Helena les dio las gracias. Pero la suerte no estaba de su lado. Esos tres hombres no estaban hechos para dormir al raso ni para usar armas.
73
Külwein y los Neuwald se habían tenido que rendir a la evidencia. Esos endiablados de Blavatski y Pakula eran mucho más astutos que ellos. En Islamabad, habían conseguido que les rebajaran el precio de los fusiles y de las pistolas de fabricación austríaca. Era una compra indispensable. La región se inflamaba. Los pueblos habían ardido y sus habitantes habían sido masacrados entre Rawalpindi y Rahuta.
El camino estaba marcado por los estigmas de la muerte. Se sucedían imágenes horrorosas. Al ver a dos cipayos empalados, medio devorados por los buitres, y numerosos cadáveres putrefactos, el gordo luterano había estado a punto de caer redondo. Pakula le había impuesto las manos en el pecho y eso le había evitado la apoplejía.
Desde entonces, Külwein tan sólo pedía por el chamán. Rezaba por ese «hombre santo» todas las noches y animaba a sus compañeros a hacer lo mismo.
Hacía dos días que habían salido de Islamabad tomando sendas y caminos indirectos que llevaban al norte, para evitar las emboscadas y las patrullas. Llegaron a una senda única recortada en las montañas dos mil años antes.

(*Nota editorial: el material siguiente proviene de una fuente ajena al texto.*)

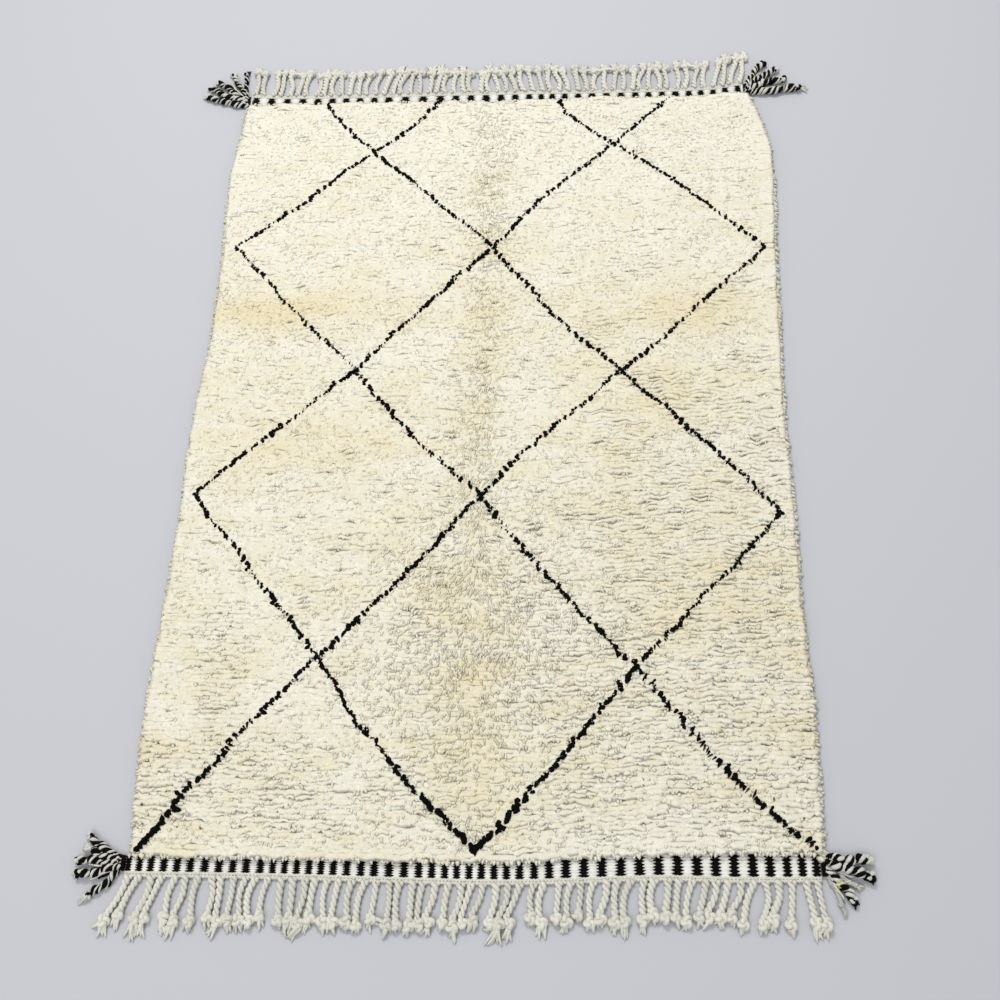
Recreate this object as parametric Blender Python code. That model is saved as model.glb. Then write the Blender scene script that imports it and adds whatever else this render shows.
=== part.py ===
"""Mrirt rug: a shaggy hand-knotted wool rug, laid out on the floor.

The pile field is one lumpy slab with locks of wool at its two long sides. At each end it carries
a flat-woven band, barred in black and white, and then a twined heading from which the warp ends
leave as twisted cords, each with a knot and a frayed tip. A tassel of plied cords is tied to each
corner. Every piece rests on the floor.

Units are metres, +X is across the rug, +Y runs up its length and +Z is up. The origin is the
middle of the rug's box, on the floor.
"""

import bisect
import math
import random
from collections import namedtuple

import bmesh
import bpy
from mathutils import Vector, noise

RUG_NAME = "mrirt_rug"
GAP = 0.0003                    # clearance between two pieces that meet
UPRIGHT = 0.8                   # a wall's normal has at least this share along its direction
SMOOTH_ANGLE = math.radians(40)

# Pile field
PILE_HEIGHT = 0.022             # top of the wool above the floor
PILE_SHOULDER = 0.014           # height of the wool at its rim
SHOULDER_WIDTH = 0.018          # how far in from the rim the wool reaches its full height
PILE_ROWS = 75                  # cells up the length, with a lock at each end of each
PILE_COLUMNS = 18               # cells across the width between the two shoulders
LUMP_HEIGHT = 0.0050
LUMP_SIZE = 0.12
CREASE_X = -0.010               # the fold line along the middle, where the wool is parted
CREASE_DEPTH = 0.005
CREASE_WIDTH = 0.035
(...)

Ese itinerario legendario, recorrido por peregrinos, llevaba al país de los lamas. Helena se fiaba de Pakula y de un mapa que le había comprado a un traficante afgano.
– Casi hemos llegado a Muzaffarabad -dijo ella enrollando el documento.
– Un día de camino -precisó lacónicamente Pakula.
A lo lejos, una columna de humo se deshilachaba y se deshacía, negra sobre el fondo azulado de un glaciar.
– ¿Qué es eso? -se inquietó Külwein.
– Problemas -respondió Helena.
– Hay un pueblo ardiendo -añadió Pakula.
– Volvamos atrás. ¡Tenemos que salvar nuestro pellejo!
Definitivamente, Külwein no demostraba ningún valor.
– Les he enseñado a utilizar un fusil. Tenemos dos mil cartuchos. No nos matarán tan fácilmente -resopló Helena.
– ¿Luchar contra aguerridos montañeses?
– Sí.
Los Neuwald se estremecieron. Se habían preparado para ese viaje leyendo numerosas obras, consultando a astrólogos y a especialistas en la India, y familiarizándose con la altitud durante excursiones a los glaciares alpinos. Pero estaban indefensos ante las dificultades y los peligros de semejante viaje.